Alors que s'éteignent les braises de la deuxième révolution, il faut maintenant se décider sur ce que l'on veut faire de Mars. Les dissensions entre les factions de l'underground sont maintenant des clivages politiques, et le problème d el'immigration est plus brûlant que jamais  : la Terre est une fourmilière surpeuplée qui menace d'envahir Mars.

Ce dernier opus est de la même veine que les précédents, et le problème devenu central ici, à savoir l'immigration, est toujours traité d'un point de vue différent suivant le personnage mis en avant, ce qui fait l'intérêt de cette trilogie. Les personnages continuent ainsi leur évolution, et certains sentiments masqués (même si le lecteur les avait devinés depuis longtemps) transparaissent maintenant. C'est que, après tant de débats, de péripéties, d'intrigues, de révolutions, d'émotions, la boucle finale est utile, aussi bien pour les personnages que pour le lecteur, qui peuvent ainsi se rafraîchir la mémoire logiquement défaillante à propos des deux siècles et deux mille pages qui viennent de s'écouler.
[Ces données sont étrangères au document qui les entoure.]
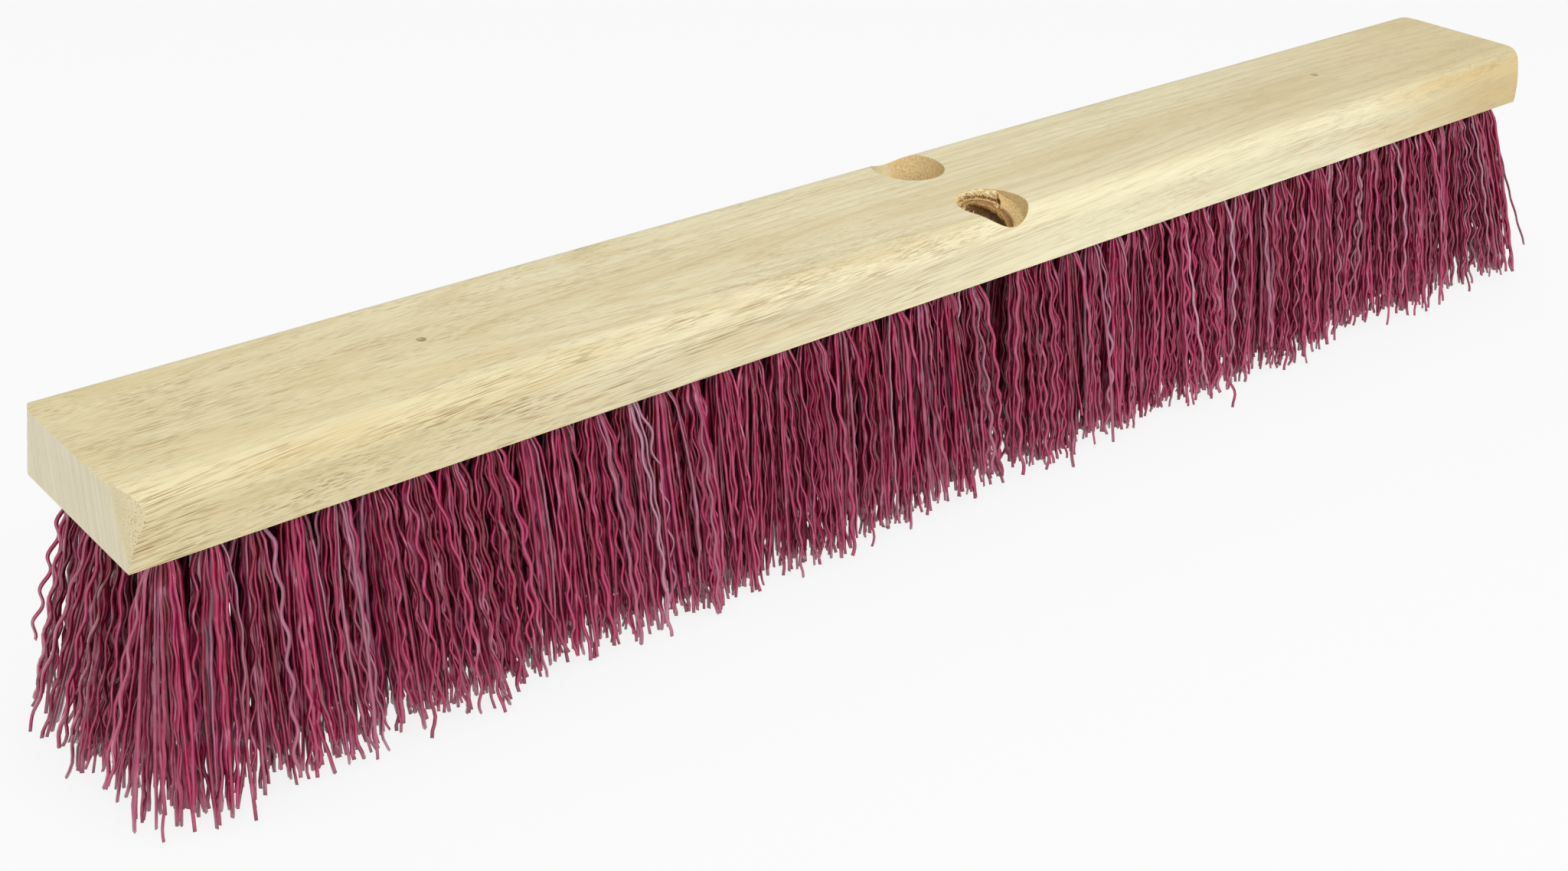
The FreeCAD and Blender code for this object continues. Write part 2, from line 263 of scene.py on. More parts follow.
def pore_mask(tree, grain, along, across, shift, floor):
    """Open pores: hollow threads in the wood that show as dashes, or as dots on end grain."""
    field = grain_noise(tree, grain, along, across, shift, 1.0, 0.4)
    over = calc(tree, "SUBTRACT", field, floor)
    return remap(tree, over, 0.0, 0.07)


def bored_mask(tree, place, mount, radius, taper=0.0):
    """Where the surface is a handle hole's wall, and how far above the mount's place it lies.

    The radius is the hole's own at the mount's place, and grows by the taper upwards.
    """
    axis = tuple(mount["axis"])
    from_axis = add(
        tree, "VectorMath", {0: place, 1: tuple(mount["pos_m"])}, operation="SUBTRACT"
    ).outputs[0]
    crossed = add(
        tree, "VectorMath", {0: from_axis, 1: axis}, operation="CROSS_PRODUCT"
    ).outputs[0]
    up = add(
        tree, "VectorMath", {0: from_axis, 1: axis}, operation="DOT_PRODUCT"
    ).outputs["Value"]
    distance = add(tree, "VectorMath", {0: crossed}, operation="LENGTH").outputs["Value"]
    outside = calc(tree, "SUBTRACT", distance, calc(tree, "MULTIPLY", up, taper))
    wall = remap(tree, outside, radius + 0.03 * MM, radius + 0.18 * MM, 1.0, 0.0)
    return wall, up


def block_places(tree):
    """Places on the block, and masks of its flat ends, its eased corners and its front side."""
    place = add(tree, "TexCoord").outputs["Object"]
    parts = add(tree, "SeparateXYZ", {0: place}).outputs
    normal = add(tree, "NewGeometry").outputs["Normal"]
    facing = add(tree, "SeparateXYZ", {0: normal}).outputs
    sideways = calc(tree, "ABSOLUTE", facing["X"])
    flat_end = remap(tree, sideways, 0.90, 0.998)
    turning = remap(tree, sideways, 0.15, 0.45)
    return {
        "place": place,
        "parts": parts,
        "facing": facing,
        "grain": grain_place(tree, place),
        "flat_end": flat_end,
        "eased_corner": calc(tree, "MULTIPLY", turning, calc(tree, "SUBTRACT", 1.0, flat_end)),
        "front": remap(tree, parts["Y"], -31.5 * MM, -27.5 * MM, 1.0, 0.0),
    }


def plank_color(tree, block, fibres):
    """Cream bands with growth lines and fibres, painted light on the front side, and tan at both ends.
    """
    grain = block["grain"]
    parts = block["parts"]
    front = block["front"]
    bands = grain_noise(tree, grain, 2.2, 46.0, 0.4, 3.0)
    color = ramp(
        tree,
        bands,
        [
            (0.30, tint(226, 212, 168)),
            (0.43, tint(232, 220, 179)),
            (0.58, tint(238, 228, 190)),
            (0.72, tint(229, 215, 171)),
        ],
    )

    # growth lines: level lines of a slow field, which close into an eye here and there
    slow = grain_noise(tree, grain, 3.0, 21.0, 7.4, 0.0)
    rings = calc(tree, "SINE", calc(tree, "MULTIPLY", slow, 95.0))
    lines = remap(tree, rings, 0.35, 1.0, 0.0, 0.26)
    color = blend_color(tree, lines, color, tint(206, 180, 122))

    # painted light: the front side is painted lighter from the middle on and most towards its foot, and
    # it is tan at its right end
    low = remap(tree, parts["Z"], 0.092, 0.078, 0.62, 1.0)
    painted_front_light = calc(tree, "MULTIPLY", front, remap(tree, parts["X"], -0.20, 0.04, 0.05, 0.95))
    color = blend_color(tree, calc(tree, "MULTIPLY", painted_front_light, low), color, tint(253, 246, 208))
    right_tan = calc(
        tree,
        "MULTIPLY",
        remap(tree, parts["X"], 0.18, 0.29),
        remap(tree, front, 0.0, 1.0, 0.45, 0.95),
    )
    color = blend_color(tree, right_tan, color, tint(222, 198, 142))
    left_tan = remap(tree, parts["X"], -0.13, -0.26, 0.0, 0.42)
    color = blend_color(tree, left_tan, color, tint(222, 204, 152))
    return blend_color(tree, remap(tree, fibres, 0.42, 0.72, 0.0, 0.34), color, tint(198, 178, 130))


def flush_share(tree, block):
    """Tan flushes, strongest along the front shoulder and away from the block's middle."""
    parts = block["parts"]
    flush = grain_noise(tree, block["grain"], 12.0, 105.0, 5.1, 2.0, 0.5)
    shoulder = calc(
        tree,
        "MULTIPLY",
        remap(tree, parts["Y"], -0.034, -0.029, 0.35, 1.0),
        remap(tree, parts["Y"], -0.027, -0.012, 1.0, 0.15),
    )
    rightward = remap(tree, parts["X"], -0.10, 0.26, 0.7, 1.0)
    flush = calc(tree, "MULTIPLY", remap(tree, flush, 0.50, 0.66), shoulder)
    flush = calc(tree, "MULTIPLY", flush, rightward)
    from_middle = calc(tree, "ABSOLUTE", calc(tree, "ADD", parts["X"], 0.04))
    flush = calc(tree, "MULTIPLY", flush, remap(tree, from_middle, 0.03, 0.08, 0.25, 1.0))
    return calc(tree, "MULTIPLY", flush, 0.45)


def open_pores(tree, block):
    """Pores as dashes, closer together where the grain is coarse, and as dots on the corners."""
    grain = block["grain"]
    eased_corner = block["eased_corner"]
    coarse = grain_noise(tree, grain, 5.0, 34.0, 8.3, 2.0)
    floor = remap(tree, coarse, 0.36, 0.62, 0.625, 0.550)
    leftward = remap(tree, block["parts"]["X"], 0.0, -0.16, 0.0, 0.045)
    floor = calc(tree, "SUBTRACT", floor, calc(tree, "MULTIPLY", block["front"], leftward))
    long_pores = pore_mask(tree, grain, 46.0, 3000.0, 0.3, floor)
    short_pores = pore_mask(tree, grain, 110.0, 3700.0, 3.7, floor)
    pores = calc(tree, "MAXIMUM", long_pores, calc(tree, "MULTIPLY", short_pores, 0.7))
    depth = remap(tree, grain_noise(tree, grain, 40.0, 160.0, 6.2), 0.35, 0.65, 0.3, 1.0)
    pores = calc(tree, "MULTIPLY", pores, depth)
    dots = pore_mask(tree, grain, 150.0, 4000.0, 2.9, 0.605)
    pores = calc(
        tree,
        "ADD",
        calc(tree, "MULTIPLY", pores, calc(tree, "SUBTRACT", 1.0, eased_corner)),
        calc(tree, "MULTIPLY", dots, eased_corner),
    )
    return calc(tree, "MULTIPLY", pores, remap(tree, block["flat_end"], 0.0, 1.0, 1.0, 0.2))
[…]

On s'étonnera toutefois (et cela vaut pour les trois tomes) que les personnages de Kim Stanley Robinson aient décidément une fâcheuse tendance à toujours mettre leur vie en péril et à se laisser piéger par les éléments lors de sorties aventureuses, ce qui laisse une image de cadre scénaristique répétitif.

 

Bref, devant tant de réalisme socio-scientifico-politique, on ne peut que s'incliner comme devant l'artisan d'un ouvrage dans lequel perlent à la fois la sueur, le talent et la profondeur de vue. Quand je vois une carte de Mars maintenant, qui ne représente rien pour personne, je me dis que quelqu'un a réussi à la faire vivre, cette planète. Et si rares sont ceux qui l'ont lu assez attentivement (faute de temps et de patience) pour s'en imprégner complètement, on sait néanmoins que ces lieux peuvent désormais avoir une âme, grâce à un démiurge nommé KSR.